Have questions? We've got answers. If you can't find what you're looking for, feel free to contact us.

Does saying 'licensed, bonded, and insured' actually help?

Only if you back it with specifics. As a bare slogan it is invisible, because scammers write the same words. It helps when paired with real, verifiable numbers — your license, DOT, MC, and bond details — and a plain-language explanation of what each one protects the customer from. Specificity and verifiability are what turn the phrase into trust.

What is the difference between bonded and insured?

Bonded means there is a financial guarantee protecting the customer if you fail to meet your obligations — it often protects their money, like a deposit. Insured means losses or damage are covered by an insurance policy rather than coming out of the customer's pocket, like cargo or liability coverage. Explaining both in plain language builds trust, since most customers do not know the distinction.

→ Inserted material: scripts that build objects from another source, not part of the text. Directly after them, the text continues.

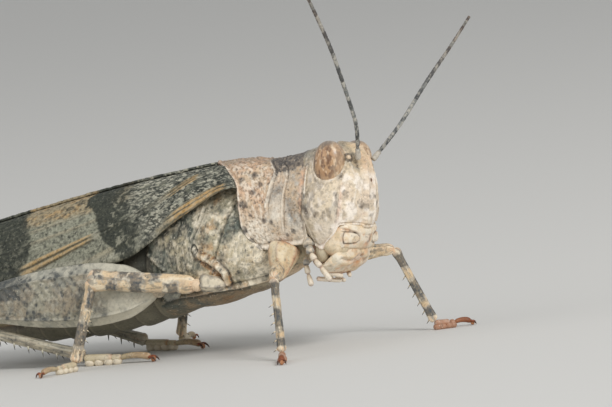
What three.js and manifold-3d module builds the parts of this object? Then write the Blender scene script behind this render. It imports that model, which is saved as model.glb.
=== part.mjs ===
// A sand grasshopper standing alert: +X is forward, +Y is its left side, +Z is up, in millimetres.
// The origin is on the floor, under the middle of the whole animal.
import * as THREE from 'three';
import { mergeVertices } from 'three/addons/utils/BufferGeometryUtils.js';
import Module from 'manifold-3d';

const wasm = await Module();
wasm.setup();

const LEFT = 1;
const RIGHT = -1;
const SIDES = [[RIGHT, 'right'], [LEFT, 'left']];
const seamGap = 0.05; // clear space between neighbouring plates
const plateThickness = 0.5; // tegmina and hindwings
const weldSize = 0.015; // slivers smaller than this are dropped after a cut

// Heights and lengths along the body, measured from the front edge of the pronotum.
const headFront = 3.28;
const headBack = 0.45;
const headTop = 9.2;
const headHalfWidth = 1.95;
const pronotumFront = 0.95;
const pronotumTip = -4.5;
const pronotumTop = 8.9;
const thoraxFront = 0.3;
const thoraxBack = -6.7;
const abdomenTip = -18.6;
const tegmenFront = -3.0;
const tegmenTip = -23.6;
const hindwingFront = -18.9;
const hindwingTip = -22.7;

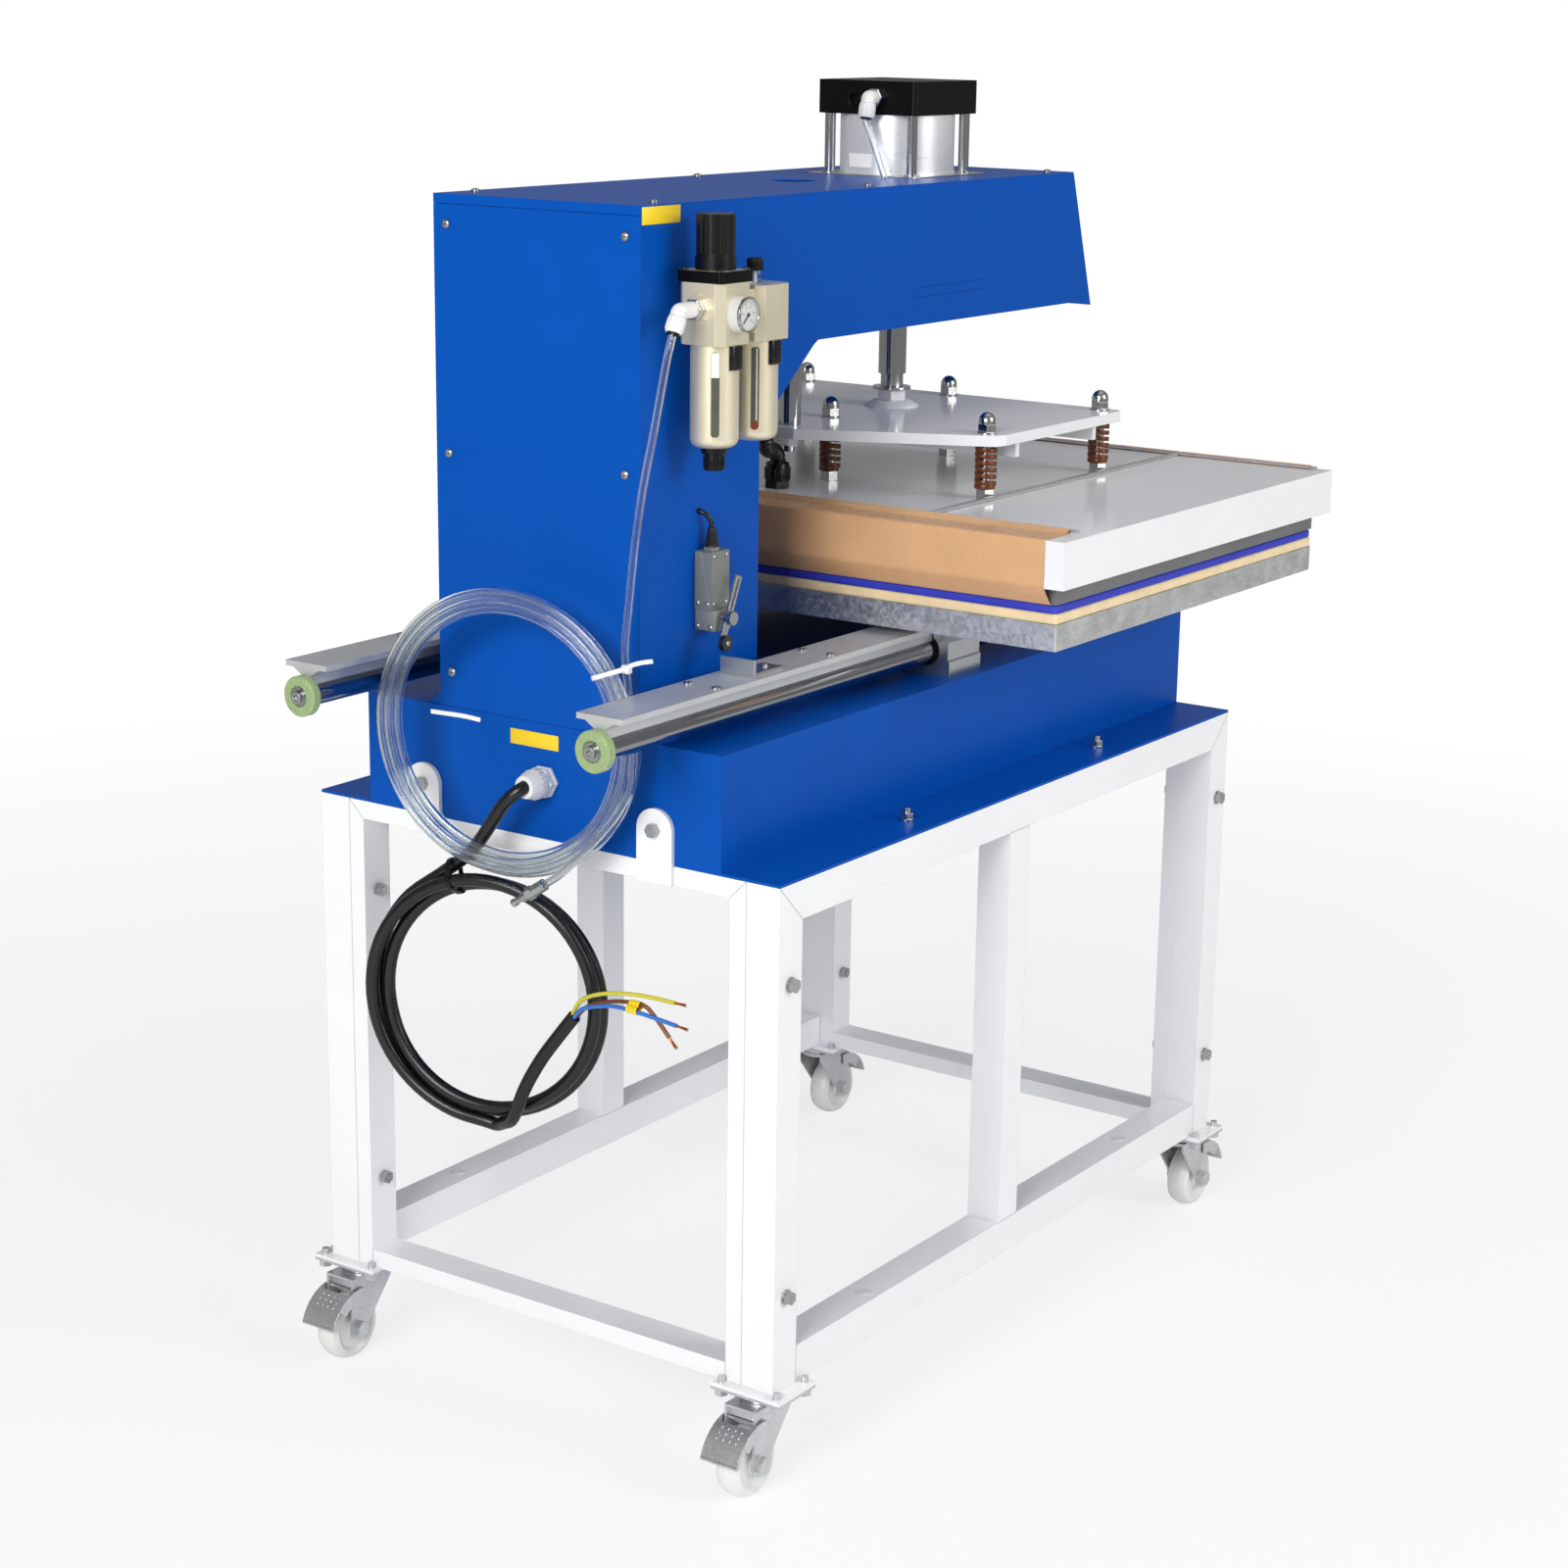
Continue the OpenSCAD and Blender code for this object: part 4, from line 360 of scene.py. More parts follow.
def finish(name, slot, colour, rough, grain=1, height=0.05, metal=0.0, mottle=0.06, patch=60,
           uneven=0.05, round_edge=0.8, detail=3, pattern=None, **shader):
    """A surface of one colour, lightly mottled in patches (mm across), with a grain (mm, or mm in X, Y, Z) of
    a height in mm. pattern makes another height and tint from the tree and the place on the surface."""
    if isinstance(grain, (int, float)):
        grain = (grain, grain, grain)
    mat = bpy.data.materials.new(name)
    mat.use_nodes = True
    mat["slot"] = slot
    tree = mat.node_tree
    tree.nodes.clear()
    where = add(tree, "ShaderNodeTexCoord").outputs["Object"]
    cloud = add(tree, "ShaderNodeTexNoise", {"Vector": where, "Scale": 1000 / patch, "Detail": 4.0})
    fine_at = add(tree, "ShaderNodeMapping", {"Vector": where, "Scale": [1000 / g for g in grain]})
    fine = add(tree, "ShaderNodeTexNoise", {"Vector": fine_at.outputs[0], "Scale": 1.0,
                                            "Detail": float(detail)})
    base = tint(colour)
    light = tuple(min(1.0, c * (1 + mottle)) for c in base[:3]) + (1.0,)
    dark = tuple(c * (1 - mottle) for c in base[:3]) + (1.0,)
    spread = add(tree, "ShaderNodeMapRange", {"Value": cloud.outputs["Fac"], "From Min": 0.3,
                                              "From Max": 0.7})
    colour_out = paint_over(tree, dark, light, spread.outputs[0])
    height_out = fine.outputs["Fac"]
    if pattern:
        colour_out, height_out = pattern(tree, where, colour_out, height_out)
    gloss = add(tree, "ShaderNodeMapRange", {"Value": fine.outputs["Fac"], "From Min": 0.3, "From Max": 0.7,
                                             "To Min": max(0.02, rough - uneven), "To Max": rough + uneven})
    worn = add(tree, "ShaderNodeBevel", {"Radius": round_edge * MM}, samples=4) if round_edge else None
    ins = {"Height": height_out, "Distance": height * MM, "Strength": 1.0}
    if worn:
        ins["Normal"] = worn.outputs[0]
    bump = add(tree, "ShaderNodeBump", ins)
    body = add(tree, "ShaderNodeBsdfPrincipled", {"Base Color": colour_out, "Roughness": gloss.outputs[0],
                                                  "Metallic": metal, "Normal": bump.outputs[0], **shader})
    out = add(tree, "ShaderNodeOutputMaterial")
    tree.links.new(body.outputs[0], out.inputs["Surface"])
    return mat


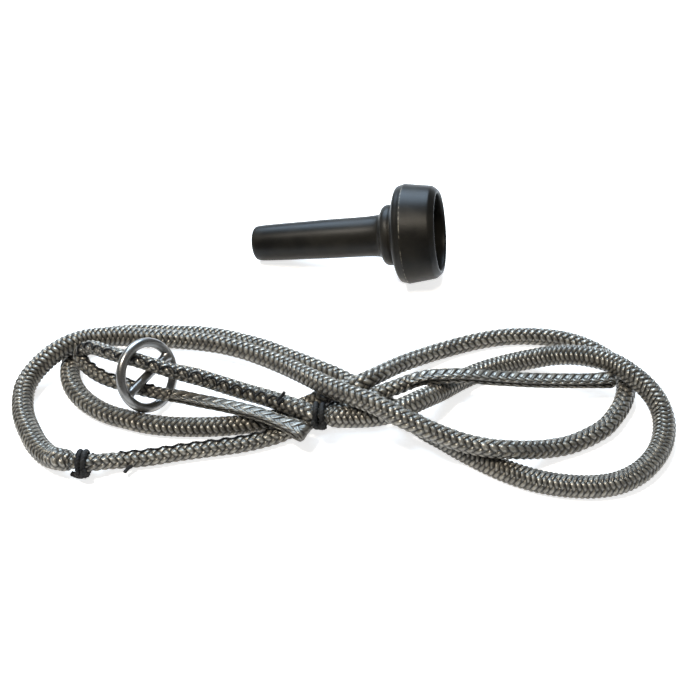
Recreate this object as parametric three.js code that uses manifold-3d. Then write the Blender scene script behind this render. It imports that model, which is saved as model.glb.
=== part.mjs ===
// Elastic retrieval lanyard with a slide ring, lying in a flattened figure-eight
// hank, and the hollow rubber catch cone that belongs to it, lying beside it.
//
// Millimetres, +Z up. The floor is z = 0, +X runs along the hank to the end with
// the wide turn, +Y points to the side where the cone lies. The origin is the
// middle of the whole object's outline on the floor.
//
// One braided sheath makes the whole cord. Between the two whippings it holds a
// rubber core and is 10 mm thick. Beyond each whipping the core stops and the
// sheath goes on as a thinner tail that is turned back into a flat eye; its end
// is buried inside the tail and locked there with stitches.

import * as THREE from 'three';
import * as BufferGeometryUtils from 'three/addons/utils/BufferGeometryUtils.js';
import Module from 'manifold-3d';

const wasm = await Module();
wasm.setup();

// ---------------------------------------------------------------- dimensions
const FIT = 0.3;                 // running clearance between touching pieces

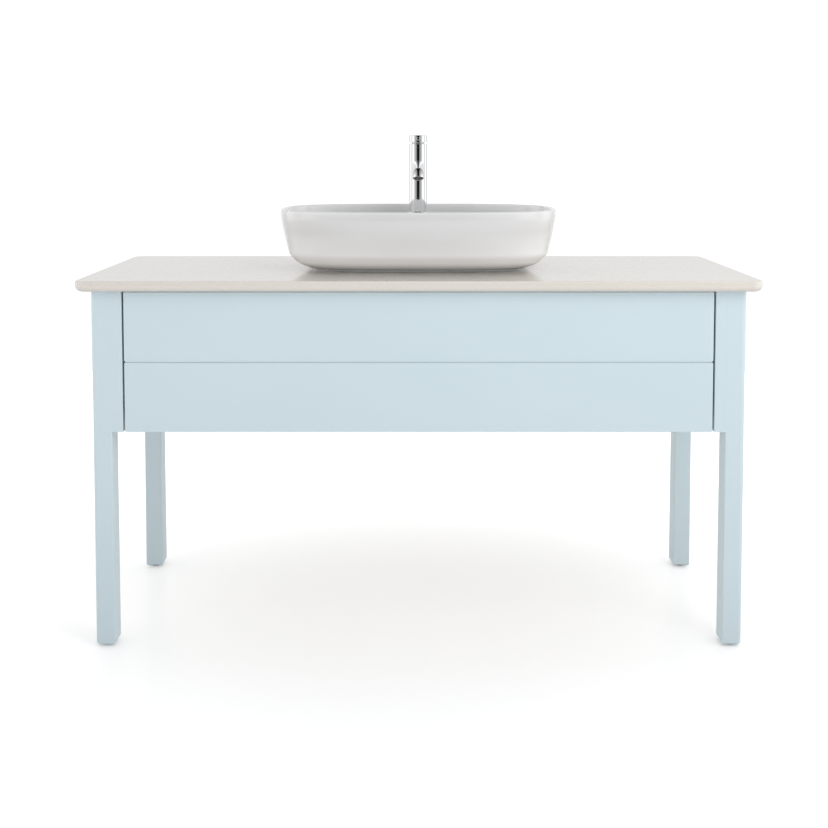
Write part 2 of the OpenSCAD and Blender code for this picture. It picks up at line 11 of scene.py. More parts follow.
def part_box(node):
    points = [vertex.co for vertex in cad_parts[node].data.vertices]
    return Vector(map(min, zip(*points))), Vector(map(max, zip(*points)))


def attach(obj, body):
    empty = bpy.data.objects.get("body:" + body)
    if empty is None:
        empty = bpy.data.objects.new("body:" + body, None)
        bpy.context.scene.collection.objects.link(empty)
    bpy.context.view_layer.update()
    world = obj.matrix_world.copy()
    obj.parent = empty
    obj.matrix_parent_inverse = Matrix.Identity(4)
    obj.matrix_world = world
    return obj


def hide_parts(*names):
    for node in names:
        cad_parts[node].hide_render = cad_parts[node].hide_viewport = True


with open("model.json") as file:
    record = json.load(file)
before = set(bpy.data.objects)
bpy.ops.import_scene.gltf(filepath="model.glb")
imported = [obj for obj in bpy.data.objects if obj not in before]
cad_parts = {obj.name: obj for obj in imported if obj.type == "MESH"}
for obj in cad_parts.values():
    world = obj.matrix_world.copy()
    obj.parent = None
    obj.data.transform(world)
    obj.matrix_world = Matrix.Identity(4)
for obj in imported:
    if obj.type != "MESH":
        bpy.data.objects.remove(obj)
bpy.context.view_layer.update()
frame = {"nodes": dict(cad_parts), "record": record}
scene = bpy.context.scene
scene.view_settings.view_transform = "Standard"
BODY_OF = {n: b for b, names in frame["record"]["behaviour"]["bodies"].items() for n in names}

# Heights and places in millimetres, as in the CAD source.
SLAB_TOP, SLAB_BOTTOM = 759, 737
CABINET_Z = 448                     # underside of the side panels
SEAM_Z0, SEAM_Z1 = 591, 593.5       # lower edges of the seam's strip and of the upper front above it
BAY_X, BAY_Y = 62, -110             # room for the trap in the upper drawer
BACK_T = 15                         # thickness of the upper drawer's back
TAP_Y, DRAIN_Y = 130, -45
OUTLET_Z = 661
TAP_R, SPOUT_R = 20.5, 12.5
PIVOT_Z = 1036.5                    # centre of the dome that the cap tips on
FLOOR_R = 3.2                       # metres


# ---------------------------------------------------------------- camera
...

Should I put my DOT and MC numbers on my website?

Yes. Displaying your USDOT and MC numbers and inviting customers to verify them on the FMCSA system is one of the strongest trust signals available. It proves you are a real, registered, accountable carrier, and the invitation to verify shows you have nothing to hide — something scammers actively avoid doing.

Are trust badges on a website worth adding?

Only the kind tied to a verifiable fact. Generic 'Trusted Business' graphics are clip art that anyone can copy and persuade no one. Badges that point to real, checkable things — your DOT registration, a bonding company, a genuine association membership, a linked certificate of insurance — are worth displaying because a fraud cannot fake them.

Where should credentials appear on my site?

Where they reduce anxiety at the decision point — near your quote form, on your about page, and in the footer on every page. Position them alongside your reviews and your plainly explained pricing so the customer sees verified legitimacy, social proof, and transparency together. That combined story is what decisively separates you from the operators customers fear.